Instruction: Reproduce this listing in full.

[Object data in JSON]
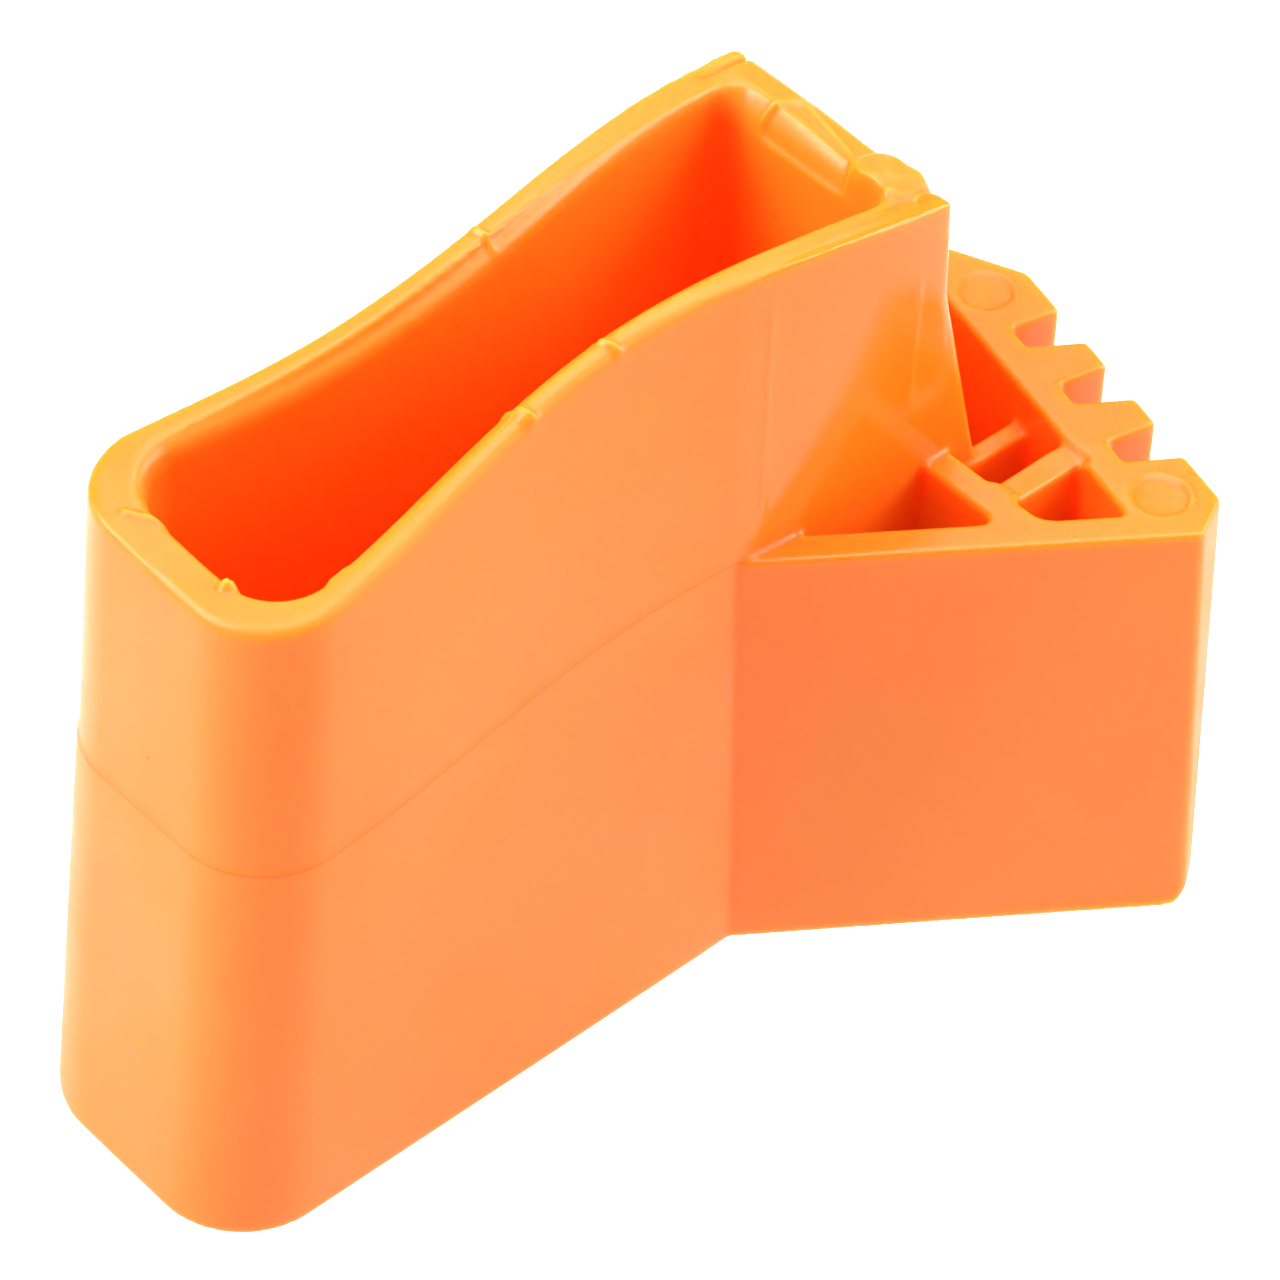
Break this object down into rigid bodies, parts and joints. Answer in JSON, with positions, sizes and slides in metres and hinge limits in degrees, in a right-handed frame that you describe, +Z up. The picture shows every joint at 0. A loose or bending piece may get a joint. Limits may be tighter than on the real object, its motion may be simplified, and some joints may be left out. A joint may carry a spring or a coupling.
{
  "type": "ladder stabiliser bar foot",
  "caption": "Plastic foot: a long rectangular sleeve for a bar's end, with a ribbed fan and a notched tread on one side.",
  "frame": {"origin": "on the flat base, under the middle of the sleeve", "axes": "+Z up along the sleeve towards its mouth; +X along the sleeve's long side towards the tread; the fan leans towards -Y"},
  "size_m": [0.152, 0.0758, 0.1086],
  "materials": {
    "orange_plastic": "semi-gloss"
  },
  "bodies": {
    "root": {"sleeve_round_end": "orange_plastic", "sleeve_near_wall": "orange_plastic", "sleeve_far_wall": "orange_plastic", "sleeve_tread_end": "orange_plastic", "sleeve_floor": "orange_plastic", "fan_near_wall": "orange_plastic", "fan_far_wall": "orange_plastic", "fan_floor": "orange_plastic", "rib_main": "orange_plastic", "rib_cross": "orange_plastic", "rib_low": "orange_plastic", "tread_bar": "orange_plastic", "tread_block_near": "orange_plastic", "tread_block_far": "orange_plastic", "tread_tooth_near": "orange_plastic", "tread_tooth_far": "orange_plastic"}
  },
  "joints": []
}
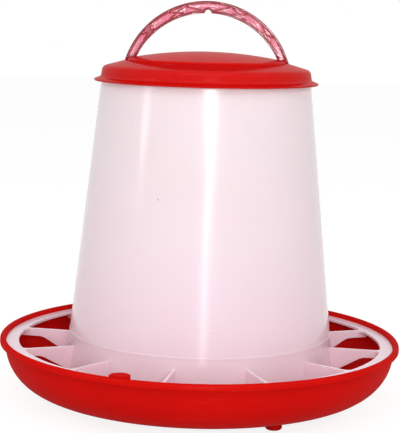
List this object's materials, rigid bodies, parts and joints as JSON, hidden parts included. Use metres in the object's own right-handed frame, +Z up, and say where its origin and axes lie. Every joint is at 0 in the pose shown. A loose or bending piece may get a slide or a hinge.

Task response:
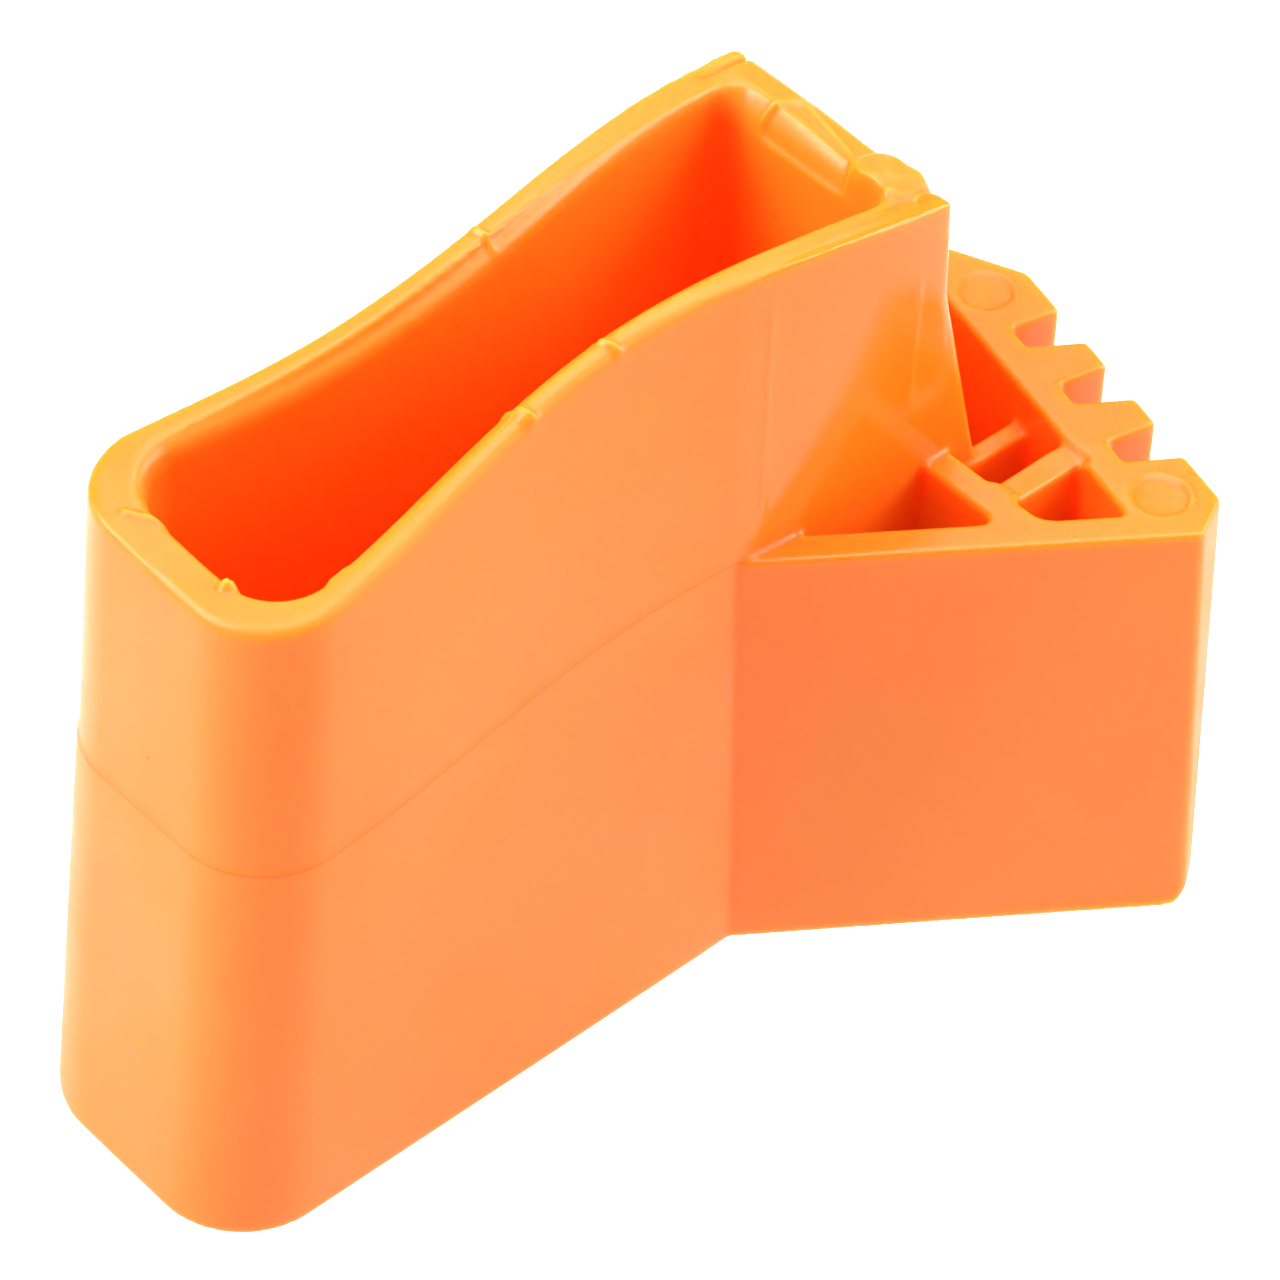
Break this object down into rigid bodies, parts and joints. Answer in JSON, with positions, sizes and slides in metres and hinge limits in degrees, in a right-handed frame that you describe, +Z up. The picture shows every joint at 0. A loose or bending piece may get a joint. Limits may be tighter than on the real object, its motion may be simplified, and some joints may be left out. A joint may carry a spring or a coupling.
{
  "type": "ladder stabiliser bar foot",
  "caption": "Plastic foot: a long rectangular sleeve for a bar's end, with a ribbed fan and a notched tread on one side.",
  "frame": {"origin": "on the flat base, under the middle of the sleeve", "axes": "+Z up along the sleeve towards its mouth; +X along the sleeve's long side towards the tread; the fan leans towards -Y"},
  "size_m": [0.152, 0.0758, 0.1086],
  "materials": {
    "orange_plastic": "semi-gloss"
  },
  "bodies": {
    "root": {"sleeve_round_end": "orange_plastic", "sleeve_near_wall": "orange_plastic", "sleeve_far_wall": "orange_plastic", "sleeve_tread_end": "orange_plastic", "sleeve_floor": "orange_plastic", "fan_near_wall": "orange_plastic", "fan_far_wall": "orange_plastic", "fan_floor": "orange_plastic", "rib_main": "orange_plastic", "rib_cross": "orange_plastic", "rib_low": "orange_plastic", "tread_bar": "orange_plastic", "tread_block_near": "orange_plastic", "tread_block_far": "orange_plastic", "tread_tooth_near": "orange_plastic", "tread_tooth_far": "orange_plastic"}
  },
  "joints": []
}
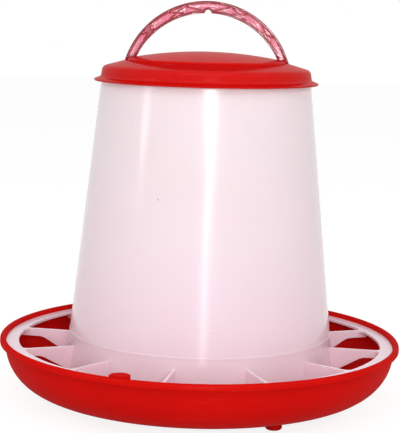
List this object's materials, rigid bodies, parts and joints as JSON, hidden parts included. Use metres in the object's own right-handed frame, +Z up, and say where its origin and axes lie. Every joint is at 0 in the pose shown. A loose or bending piece may get a slide or a hinge.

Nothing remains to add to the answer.